TASK INSTRUCTIONS -
Copy the listing below line for line, starting at its first line and ending with the line that has "return curve_through([r[0] for" in it. Add nothing.

DATA SHOWN -
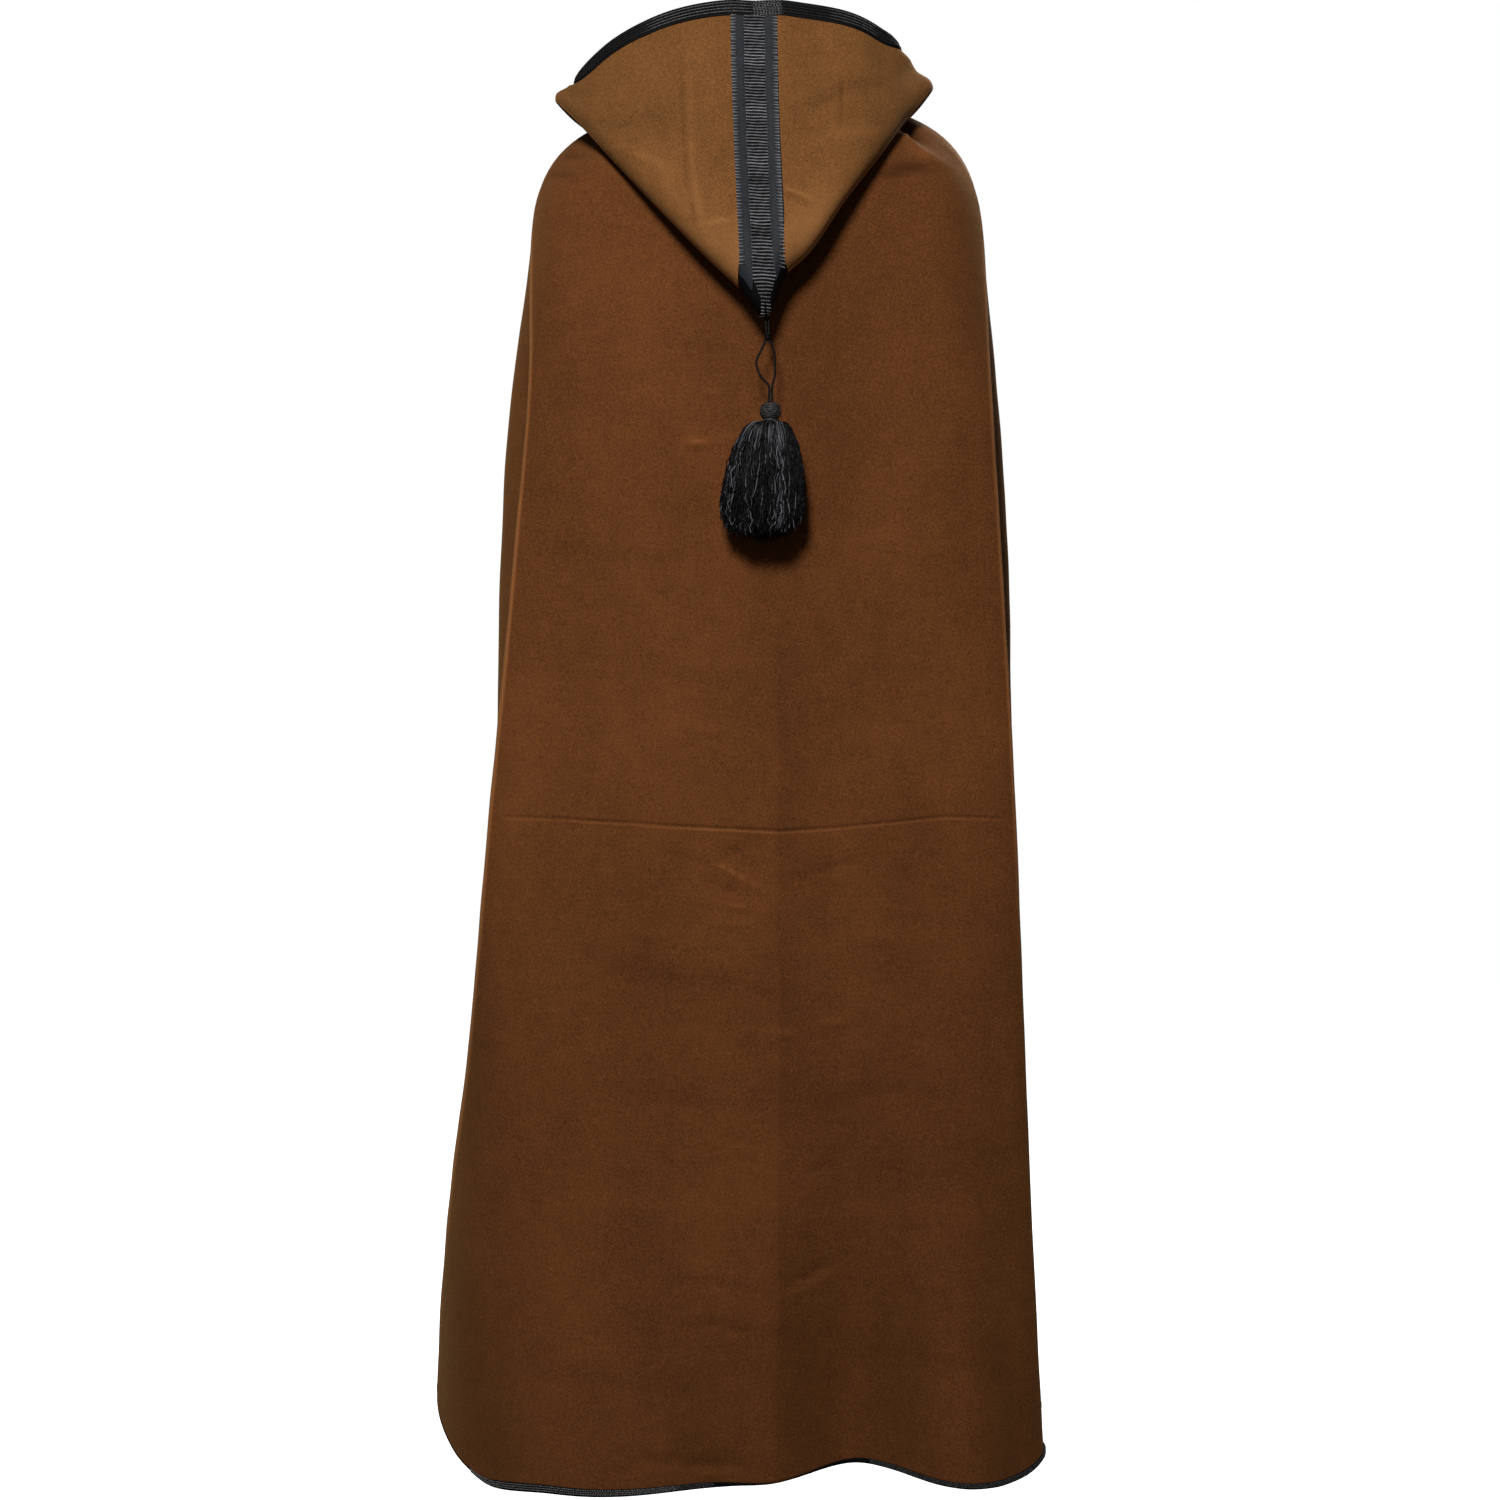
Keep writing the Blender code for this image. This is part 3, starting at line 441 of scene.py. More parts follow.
# The ball that the head is wound on, and the core inside head and bulb
BALL = 0.0099  # its radius
TASSEL_AXIS = np.array([TASSEL_X, TASSEL_Y, 0.0])
CORE = (
    # z, radius
    (-0.2975, 0.0040),
    (-0.2990, 0.0085),
    (-0.3040, 0.0098),
    (-0.3095, 0.0088),
    (-0.3125, 0.0052),
    (-0.3150, 0.0080),
    (-0.3230, 0.0140),
    (-0.3400, 0.0170),
    (-0.3700, 0.0190),
    (-0.3950, 0.0150),
)

# ---------------------------------------------------------------- curves


def curve_through(knots, points, at, flat_start=False):
    """A smooth curve through points at rising knots, read at a knot value."""
    last = len(knots) - 1
    i = min(max(sum(1 for k in knots[1:-1] if k <= at), 0), last - 1)

    def slope(j):
        if flat_start and j == 0:
            return 0.0 * points[0]
        a, b = max(j - 1, 0), min(j + 1, last)
        if a == j or b == j:
            return (points[b] - points[a]) / (knots[b] - knots[a])
        before, after = knots[j] - knots[a], knots[b] - knots[j]
        left, right = (points[j] - points[a]) / before, (points[b] - points[j]) / after
        return (left * after + right * before) / (before + after)

    span = knots[i + 1] - knots[i]
    t = (at - knots[i]) / span
    t2, t3 = t * t, t * t * t
    return (
        (2 * t3 - 3 * t2 + 1) * points[i]
        + (t3 - 2 * t2 + t) * span * slope(i)
        + (3 * t2 - 2 * t3) * points[i + 1]
        + (t3 - t2) * span * slope(i + 1)
    )


def read_table(rows, at, column, flat_start=False):
    """One column of a table whose first column rises, read between its rows."""
    return curve_through([r[0] for r in rows], [r[column] for r in rows], at, flat_start)


def bezier(a, b, c, d, t):
    """A curve from a to d that leaves towards b and arrives from c."""
    s = 1 - t
    return s * s * s * a + 3 * s * s * t * b + 3 * s * t * t * c + t * t * t * d


def smooth(t):
    """An even ease from 0 to 1, for one number."""
    t = min(max(t, 0.0), 1.0)
    return t * t * (3 - 2 * t)


# ---------------------------------------------------------------- the cloak's surface


def neck_point(side, share):
    """A point of the neck seam, from the nape (share 0) round to the throat (share 1)."""
    angle = math.pi / 2 - NECK_SWEEP * share
    depth = NECK_BACK_DEPTH if angle > 0 else NECK_FRONT_DEPTH
    if share < SEAM_SHARE:
        height = NAPE_HEIGHT + (NECK_SIDE_HEIGHT - NAPE_HEIGHT) * smooth(share / SEAM_SHARE)
    else:
        fall = smooth((share - SEAM_SHARE) / (1 - SEAM_SHARE))
        height = NECK_SIDE_HEIGHT + (THROAT_HEIGHT - NECK_SIDE_HEIGHT) * fall
    height += 0.5 * SHOULDER_LIFT[side] * math.sin(math.pi * share) ** 2
    sign = SIDES[side]
    return Vector((sign * NECK_HALF_WIDTH * math.cos(angle), depth * math.sin(angle), height))


def stations(side, drop):
    """The points of one side of a horizontal section, from centre back to the front edge."""
    back_y, front_y, gap = (read_table(LEVELS, drop, c) for c in (1, 2, 3))
    edge_x, edge_y, valley_x, valley_y, arm_x, arm_y = (
        read_table(SIDE_LEVELS[side], drop, c) for c in range(1, 7)
    )
    return [
        Vector((0.0, back_y)),
        Vector((0.46 * edge_x, back_y)),
        Vector((0.86 * edge_x, back_y - 0.30 * (back_y - edge_y))),
        Vector((edge_x, edge_y)),
        Vector((valley_x, valley_y)),
        Vector((arm_x, arm_y)),
        Vector((0.76 * arm_x, 0.30 * arm_y + 0.70 * front_y)),
        Vector((0.40 * arm_x, 0.06 * arm_y + 0.94 * front_y)),
        Vector((gap, front_y)),
    ]


def section_point(side, share, drop):
    """A point of a horizontal section, before its hanging folds."""
    points = stations(side, drop)
    knots = [0.0]
    for a, b in zip(points, points[1:]):
        knots.append(knots[-1] + (b - a).length ** 0.5)
    i = min(sum(1 for s in STATIONS[1:-1] if s <= share), len(STATIONS) - 2)
    within = (share - STATIONS[i]) / (STATIONS[i + 1] - STATIONS[i])
    mirrored = [Vector((-points[1].x, points[1].y)), *points]
    at = knots[i] + within * (knots[i + 1] - knots[i])
    return curve_through([-knots[1], *knots], mirrored, at)


def fold_depth(side, share, drop):
    """How far the hanging folds carry the cloth out at a point. A fold near the middle crosses it."""
    depth = 0.0
    for fold_side, centre, half_width, start, deep in FOLDS:
        away = share - centre if fold_side == side else share + centre
        if abs(away) < half_width:
            swell = math.cos(math.pi / 2 * away / half_width) ** 2
            depth += deep * swell * smooth((drop - start) / (1 - start))
    return depth


def hanging_point(side, share, drop):
    """A point of the cloak below the shoulders."""
    near = 0.004
    at = section_point(side, share, drop)
    along = section_point(side, min(share + near, 1.0), drop)
    along -= section_point(side, max(share - near, 0.0), drop)
    out = Vector((-along.y, along.x)).normalized()
    at = at + out * fold_depth(side, share, drop)
    hem = read_table(HEM[side], share, 1, flat_start=True)
    return Vector((SIDES[side] * at.x, at.y, HANG_HEIGHT + drop * (hem - HANG_HEIGHT)))


def shoulder_point(side, share, way):
    """A point of the cloak between the neck (way 0) and where it starts to hang (way 1)."""
    slope, reach, lift = (read_table(SHOULDER, share, c) for c in (1, 2, 3))
    start, end = neck_point(side, share), hanging_point(side, share, 0.0)
    flat = Vector((end.x - start.x, end.y - start.y, 0.0))
    out = flat.normalized() * math.cos(math.radians(slope)) - Vector((0, 0, math.sin(math.radians(slope))))
    raised = Vector((0, 0, 0.5 * SHOULDER_LIFT[side] * math.sin(math.pi * share) ** 2))
    return bezier(
        start,
        start + out * reach * (end - start).length + raised,
        end + Vector((0, 0, lift)) + raised,
        end,
        way,
    )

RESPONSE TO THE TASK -
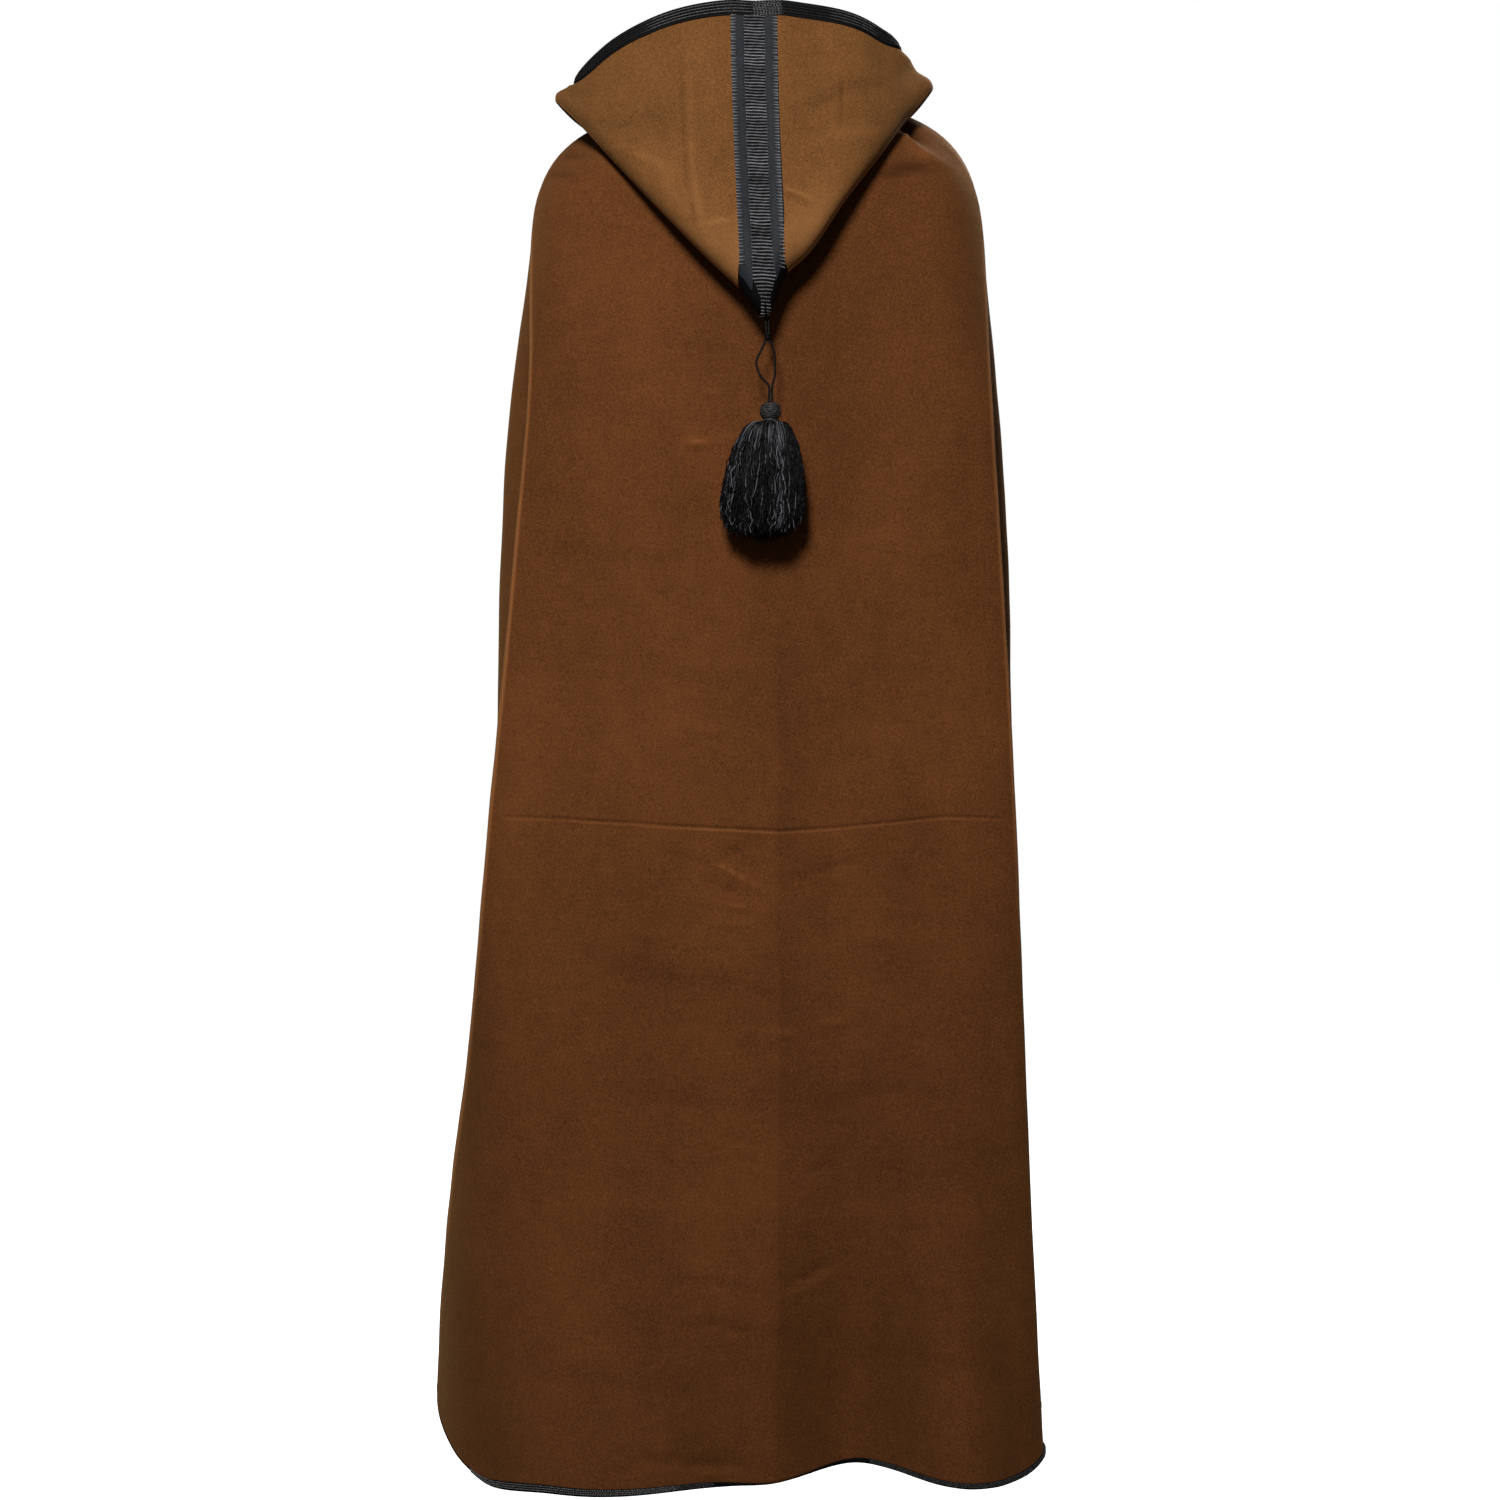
Keep writing the Blender code for this image. This is part 3, starting at line 441 of scene.py. More parts follow.
# The ball that the head is wound on, and the core inside head and bulb
BALL = 0.0099  # its radius
TASSEL_AXIS = np.array([TASSEL_X, TASSEL_Y, 0.0])
CORE = (
    # z, radius
    (-0.2975, 0.0040),
    (-0.2990, 0.0085),
    (-0.3040, 0.0098),
    (-0.3095, 0.0088),
    (-0.3125, 0.0052),
    (-0.3150, 0.0080),
    (-0.3230, 0.0140),
    (-0.3400, 0.0170),
    (-0.3700, 0.0190),
    (-0.3950, 0.0150),
)

# ---------------------------------------------------------------- curves


def curve_through(knots, points, at, flat_start=False):
    """A smooth curve through points at rising knots, read at a knot value."""
    last = len(knots) - 1
    i = min(max(sum(1 for k in knots[1:-1] if k <= at), 0), last - 1)

    def slope(j):
        if flat_start and j == 0:
            return 0.0 * points[0]
        a, b = max(j - 1, 0), min(j + 1, last)
        if a == j or b == j:
            return (points[b] - points[a]) / (knots[b] - knots[a])
        before, after = knots[j] - knots[a], knots[b] - knots[j]
        left, right = (points[j] - points[a]) / before, (points[b] - points[j]) / after
        return (left * after + right * before) / (before + after)

    span = knots[i + 1] - knots[i]
    t = (at - knots[i]) / span
    t2, t3 = t * t, t * t * t
    return (
        (2 * t3 - 3 * t2 + 1) * points[i]
        + (t3 - 2 * t2 + t) * span * slope(i)
        + (3 * t2 - 2 * t3) * points[i + 1]
        + (t3 - t2) * span * slope(i + 1)
    )


def read_table(rows, at, column, flat_start=False):
    """One column of a table whose first column rises, read between its rows."""
    return curve_through([r[0] for r in rows], [r[column] for r in rows], at, flat_start)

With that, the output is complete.